**Stated problem:**
Copy each entry as it stands, leaving nothing out.

((

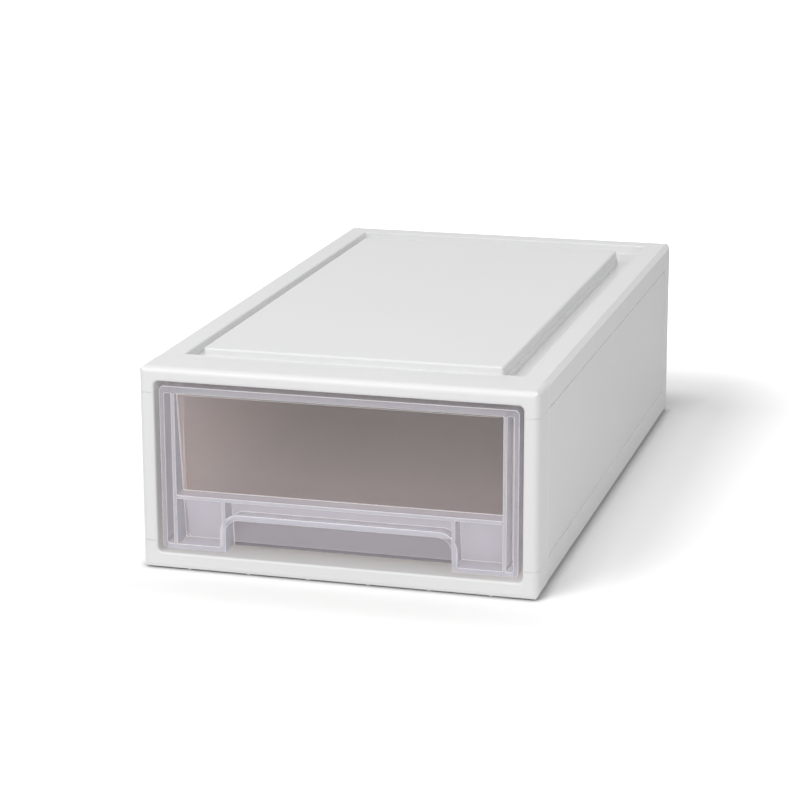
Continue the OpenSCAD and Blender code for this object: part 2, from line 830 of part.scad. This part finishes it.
// Shelf, ribs and arch that stand forward from the window's lower part
module pull_webs() {
    intersection() {
        before_window(wing_half_w + wing_t / 2, lip_z, shelf_z, tub_t / 2);
        union() {
            span([-wing_half_w - wing_t / 2, lip_y, shelf_z - web_t],
                 [wing_half_w + wing_t / 2, lip_rear_y, shelf_z]);
            for (sx = [-1, 1])
                span([sx * (arch_w + web_t) / 2 - web_t / 2, lip_y, arch_top_z - arch_r],
                     [sx * (arch_w + web_t) / 2 + web_t / 2, lip_rear_y, shelf_z - web_t / 2]);
            along_y(lip_y, lip_rear_y)
                arch_outline(web_t);
            difference() {
                along_y(lip_y, lip_y + bead_d)
                    arch_outline(bead_w);
                along_y(lip_y - over, lip_y + bead_groove_w)
                    difference() {
                        arch_outline((bead_w + bead_groove_w) / 2);
                        arch_outline((bead_w - bead_groove_w) / 2);
                    }
            }
        }
    }
}

// Right half of the tub's section: floor, floor rounding, leaning wall
function half_section(half, top_half, z0, z1, r) = concat(
    [[0, z0]],
    [for (a = [-90 : 15 : 0]) [half - r + r * cos(a), z0 + r + r * sin(a)]],
    [[top_half, z1], [0, z1]]);

// Solid tub from y0 to a leaning rear wall with round, leaning corners
module tub_form(half, rear, corner, z0, z1, r, y0, lean) {
    axis_x = half - corner;
    axis_y = rear - corner;
    section = half_section(corner, corner + lean, z0, z1, r);
    side = half_section(half, half + lean, z0, z1, r);
    along_y(y0, axis_y) {
        polygon(side);
        mirror([1, 0])
            polygon(side);
    }
    along_x(-axis_x, axis_x) {
        translate([axis_y, 0])
            polygon(section);
        translate([y0, z0])
            square([axis_y - y0, z1 - z0]);
    }
    for (sx = [-1, 1])
        translate([sx * axis_x, axis_y, 0])
            rotate_extrude()
                polygon(section);
}

module tub_outer() {
    tub_form(tub_floor_hw + tub_t, tub_floor_rear_y + tub_t, tub_corner_r + tub_t,
             tub_z, tub_top_z, tub_floor_r + tub_t, lip_rear_y - wing_t, tub_draft);
}

module tub_inner() {
    tub_form(tub_floor_hw, tub_floor_rear_y, tub_corner_r, tub_z + tub_t, tub_top_z + over,
             tub_floor_r, lip_rear_y - wing_t - over, tub_draft * (1 + over / tub_height));
}

// Rim round the sides and rear of the tub, with its edge turned down
module tub_rim() {
    start_y = lip_y + wing_t;
    mid_y = (start_y + rim_rear_y) / 2;
    translate([0, mid_y, tub_top_z - rim_t])
        linear_extrude(rim_t)
            rounded_rect(2 * rim_half_w, rim_rear_y - start_y, rim_r);
    translate([0, mid_y, tub_top_z - rim_t - rim_drop])
        linear_extrude(rim_drop + rim_t / 2)
            difference() {
                rounded_rect(2 * rim_half_w, rim_rear_y - start_y, rim_r);
                rounded_rect(2 * (rim_half_w - rim_t), rim_rear_y - start_y - 2 * rim_t, rim_r - rim_t);
            }
}

// Nubs on the rim that meet the travel stops
module rim_nubs() {
    for (sx = [-1, 1])
        along_x(sx * stop_x - stop_w / 2, sx * stop_x + stop_w / 2)
            polygon([[nub_y, tub_top_z - rim_t / 2], [nub_y, nub_top_z],
                     [nub_y + rim_t, nub_top_z], [nub_y + nub_l, tub_top_z - rim_t / 2]]);
}

module drawer() {
    color(drawer_colour)
        difference() {
            union() {
                difference() {
                    union() {
                        tub_outer();
                        tub_rim();
                        along_y(lip_rear_y - wing_t, lip_rear_y)
                            lip_outline(0, 0, 0, lip_r);
                    }
                    tub_inner();
                }
                lip();
                wings();
                window();
                pull_webs();
                rim_nubs();
            }
            intersection() {
                before_window(arch_w / 2 + over, lip_z - over, arch_top_z + over, 0);
                along_y(lip_y - over, lip_rear_y + over)
                    arch_outline(0);
            }
        }
}

top_panel();
base_panel();
left_side_panel();
right_side_panel();
back_panel();
drawer();
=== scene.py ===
# %% [markdown]
# # Finishing a stackable drawer box
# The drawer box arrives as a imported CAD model: five white mouldings that snap together into a casing, and one
# clear drawer. This lesson gives each moulding the surface of the plastic it is made of, then sets a floor,
# a soft studio light and a camera. The shapes stay as the CAD made them.

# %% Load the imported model
import math

import bmesh
import bpy
from mathutils import Matrix, Vector


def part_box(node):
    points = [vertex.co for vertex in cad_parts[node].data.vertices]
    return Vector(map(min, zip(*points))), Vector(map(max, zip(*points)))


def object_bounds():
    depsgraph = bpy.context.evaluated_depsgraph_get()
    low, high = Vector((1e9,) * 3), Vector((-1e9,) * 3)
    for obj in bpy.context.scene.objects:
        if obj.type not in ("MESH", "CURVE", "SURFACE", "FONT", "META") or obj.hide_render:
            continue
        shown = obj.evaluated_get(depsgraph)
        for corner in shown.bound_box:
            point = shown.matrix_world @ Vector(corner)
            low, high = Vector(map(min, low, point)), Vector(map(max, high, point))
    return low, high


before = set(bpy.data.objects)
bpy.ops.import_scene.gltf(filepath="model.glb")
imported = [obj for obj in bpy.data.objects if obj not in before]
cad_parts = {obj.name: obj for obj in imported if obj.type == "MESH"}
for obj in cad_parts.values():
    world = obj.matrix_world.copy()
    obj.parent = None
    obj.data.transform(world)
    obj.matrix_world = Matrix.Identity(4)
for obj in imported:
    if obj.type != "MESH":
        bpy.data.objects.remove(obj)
cad_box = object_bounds()
MM = 0.001
print("nodes:", ", ".join(sorted(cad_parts)))
print("CAD box in metres:", [round(x, 4) for corner in cad_box for x in corner])

# %% [markdown]
# ## Colours and nodes
# Colours are picked in a colour picker as sRGB hex values, but a shader works in linear light. One function
# turns the first into the second. A second one adds a node, sets its values and plugs its links in one call,
# so that each material below reads as a short list.


# %% Turn a hex colour to linear light
def linear(hex_colour):
    channels = [int(hex_colour[i : i + 2], 16) / 255 for i in (1, 3, 5)]
    return tuple(c / 12.92 if c <= 0.04045 else ((c + 0.055) / 1.055) ** 2.4 for c in channels) + (1.0,)


print("mid grey #808080 is", round(linear("#808080")[0], 3), "in linear light")


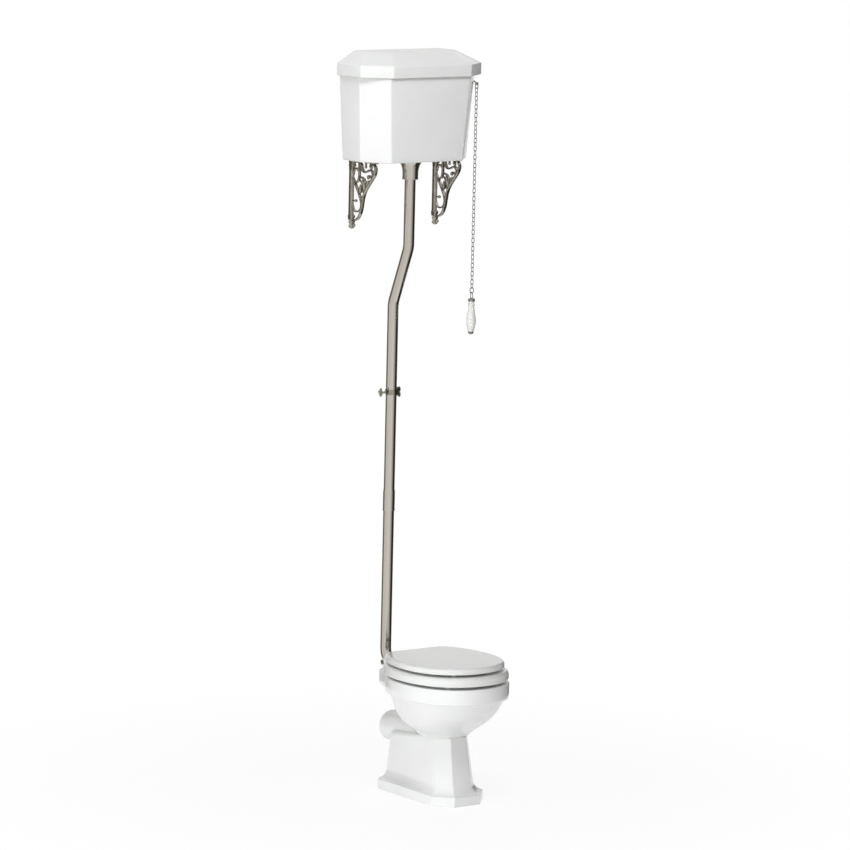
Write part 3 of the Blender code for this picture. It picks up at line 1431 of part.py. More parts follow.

))

**Correct result:**
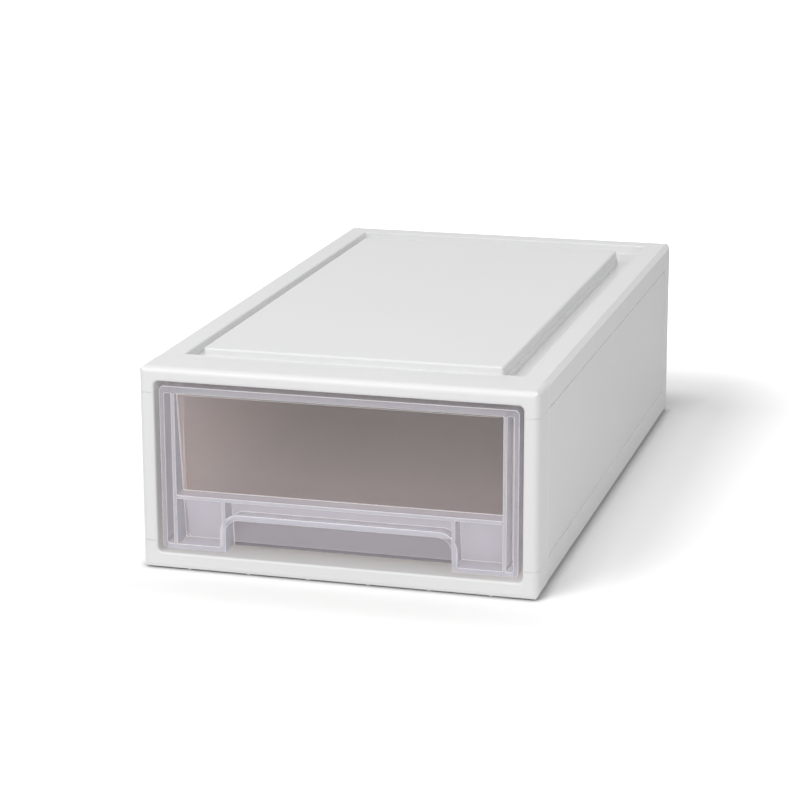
Continue the OpenSCAD and Blender code for this object: part 2, from line 830 of part.scad. This part finishes it.
// Shelf, ribs and arch that stand forward from the window's lower part
module pull_webs() {
    intersection() {
        before_window(wing_half_w + wing_t / 2, lip_z, shelf_z, tub_t / 2);
        union() {
            span([-wing_half_w - wing_t / 2, lip_y, shelf_z - web_t],
                 [wing_half_w + wing_t / 2, lip_rear_y, shelf_z]);
            for (sx = [-1, 1])
                span([sx * (arch_w + web_t) / 2 - web_t / 2, lip_y, arch_top_z - arch_r],
                     [sx * (arch_w + web_t) / 2 + web_t / 2, lip_rear_y, shelf_z - web_t / 2]);
            along_y(lip_y, lip_rear_y)
                arch_outline(web_t);
            difference() {
                along_y(lip_y, lip_y + bead_d)
                    arch_outline(bead_w);
                along_y(lip_y - over, lip_y + bead_groove_w)
                    difference() {
                        arch_outline((bead_w + bead_groove_w) / 2);
                        arch_outline((bead_w - bead_groove_w) / 2);
                    }
            }
        }
    }
}

// Right half of the tub's section: floor, floor rounding, leaning wall
function half_section(half, top_half, z0, z1, r) = concat(
    [[0, z0]],
    [for (a = [-90 : 15 : 0]) [half - r + r * cos(a), z0 + r + r * sin(a)]],
    [[top_half, z1], [0, z1]]);

// Solid tub from y0 to a leaning rear wall with round, leaning corners
module tub_form(half, rear, corner, z0, z1, r, y0, lean) {
    axis_x = half - corner;
    axis_y = rear - corner;
    section = half_section(corner, corner + lean, z0, z1, r);
    side = half_section(half, half + lean, z0, z1, r);
    along_y(y0, axis_y) {
        polygon(side);
        mirror([1, 0])
            polygon(side);
    }
    along_x(-axis_x, axis_x) {
        translate([axis_y, 0])
            polygon(section);
        translate([y0, z0])
            square([axis_y - y0, z1 - z0]);
    }
    for (sx = [-1, 1])
        translate([sx * axis_x, axis_y, 0])
            rotate_extrude()
                polygon(section);
}

module tub_outer() {
    tub_form(tub_floor_hw + tub_t, tub_floor_rear_y + tub_t, tub_corner_r + tub_t,
             tub_z, tub_top_z, tub_floor_r + tub_t, lip_rear_y - wing_t, tub_draft);
}

module tub_inner() {
    tub_form(tub_floor_hw, tub_floor_rear_y, tub_corner_r, tub_z + tub_t, tub_top_z + over,
             tub_floor_r, lip_rear_y - wing_t - over, tub_draft * (1 + over / tub_height));
}

// Rim round the sides and rear of the tub, with its edge turned down
module tub_rim() {
    start_y = lip_y + wing_t;
    mid_y = (start_y + rim_rear_y) / 2;
    translate([0, mid_y, tub_top_z - rim_t])
        linear_extrude(rim_t)
            rounded_rect(2 * rim_half_w, rim_rear_y - start_y, rim_r);
    translate([0, mid_y, tub_top_z - rim_t - rim_drop])
        linear_extrude(rim_drop + rim_t / 2)
            difference() {
                rounded_rect(2 * rim_half_w, rim_rear_y - start_y, rim_r);
                rounded_rect(2 * (rim_half_w - rim_t), rim_rear_y - start_y - 2 * rim_t, rim_r - rim_t);
            }
}

// Nubs on the rim that meet the travel stops
module rim_nubs() {
    for (sx = [-1, 1])
        along_x(sx * stop_x - stop_w / 2, sx * stop_x + stop_w / 2)
            polygon([[nub_y, tub_top_z - rim_t / 2], [nub_y, nub_top_z],
                     [nub_y + rim_t, nub_top_z], [nub_y + nub_l, tub_top_z - rim_t / 2]]);
}

module drawer() {
    color(drawer_colour)
        difference() {
            union() {
                difference() {
                    union() {
                        tub_outer();
                        tub_rim();
                        along_y(lip_rear_y - wing_t, lip_rear_y)
                            lip_outline(0, 0, 0, lip_r);
                    }
                    tub_inner();
                }
                lip();
                wings();
                window();
                pull_webs();
                rim_nubs();
            }
            intersection() {
                before_window(arch_w / 2 + over, lip_z - over, arch_top_z + over, 0);
                along_y(lip_y - over, lip_rear_y + over)
                    arch_outline(0);
            }
        }
}

top_panel();
base_panel();
left_side_panel();
right_side_panel();
back_panel();
drawer();
=== scene.py ===
# %% [markdown]
# # Finishing a stackable drawer box
# The drawer box arrives as a imported CAD model: five white mouldings that snap together into a casing, and one
# clear drawer. This lesson gives each moulding the surface of the plastic it is made of, then sets a floor,
# a soft studio light and a camera. The shapes stay as the CAD made them.

# %% Load the imported model
import math

import bmesh
import bpy
from mathutils import Matrix, Vector


def part_box(node):
    points = [vertex.co for vertex in cad_parts[node].data.vertices]
    return Vector(map(min, zip(*points))), Vector(map(max, zip(*points)))


def object_bounds():
    depsgraph = bpy.context.evaluated_depsgraph_get()
    low, high = Vector((1e9,) * 3), Vector((-1e9,) * 3)
    for obj in bpy.context.scene.objects:
        if obj.type not in ("MESH", "CURVE", "SURFACE", "FONT", "META") or obj.hide_render:
            continue
        shown = obj.evaluated_get(depsgraph)
        for corner in shown.bound_box:
            point = shown.matrix_world @ Vector(corner)
            low, high = Vector(map(min, low, point)), Vector(map(max, high, point))
    return low, high


before = set(bpy.data.objects)
bpy.ops.import_scene.gltf(filepath="model.glb")
imported = [obj for obj in bpy.data.objects if obj not in before]
cad_parts = {obj.name: obj for obj in imported if obj.type == "MESH"}
for obj in cad_parts.values():
    world = obj.matrix_world.copy()
    obj.parent = None
    obj.data.transform(world)
    obj.matrix_world = Matrix.Identity(4)
for obj in imported:
    if obj.type != "MESH":
        bpy.data.objects.remove(obj)
cad_box = object_bounds()
MM = 0.001
print("nodes:", ", ".join(sorted(cad_parts)))
print("CAD box in metres:", [round(x, 4) for corner in cad_box for x in corner])

# %% [markdown]
# ## Colours and nodes
# Colours are picked in a colour picker as sRGB hex values, but a shader works in linear light. One function
# turns the first into the second. A second one adds a node, sets its values and plugs its links in one call,
# so that each material below reads as a short list.


# %% Turn a hex colour to linear light
def linear(hex_colour):
    channels = [int(hex_colour[i : i + 2], 16) / 255 for i in (1, 3, 5)]
    return tuple(c / 12.92 if c <= 0.04045 else ((c + 0.055) / 1.055) ** 2.4 for c in channels) + (1.0,)


print("mid grey #808080 is", round(linear("#808080")[0], 3), "in linear light")


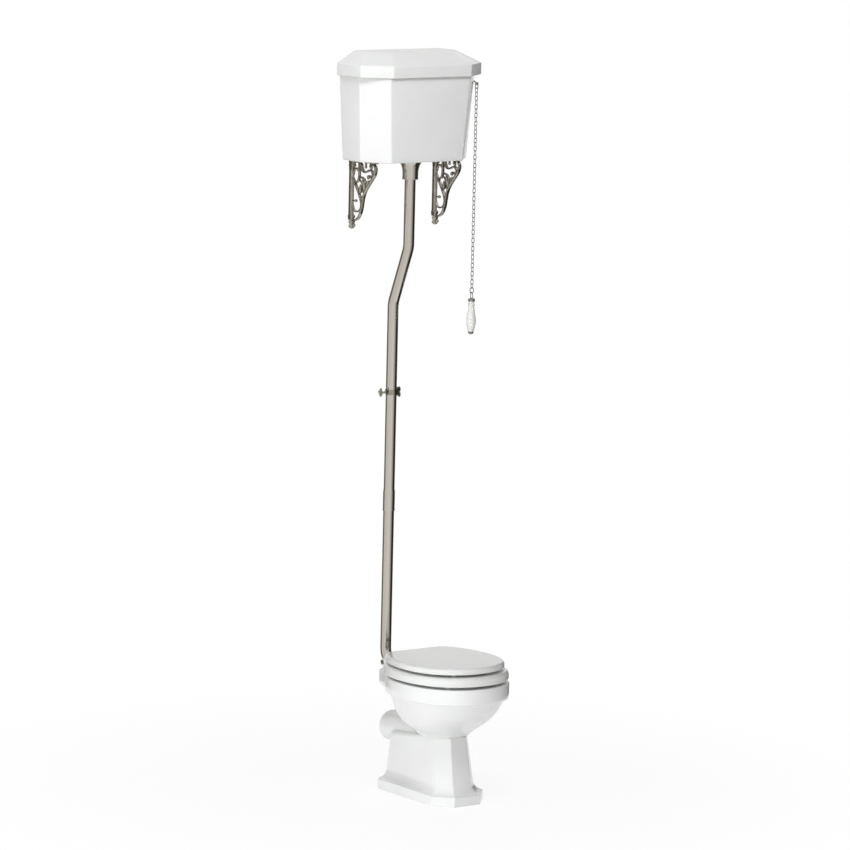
Write part 3 of the Blender code for this picture. It picks up at line 1431 of part.py. More parts follow.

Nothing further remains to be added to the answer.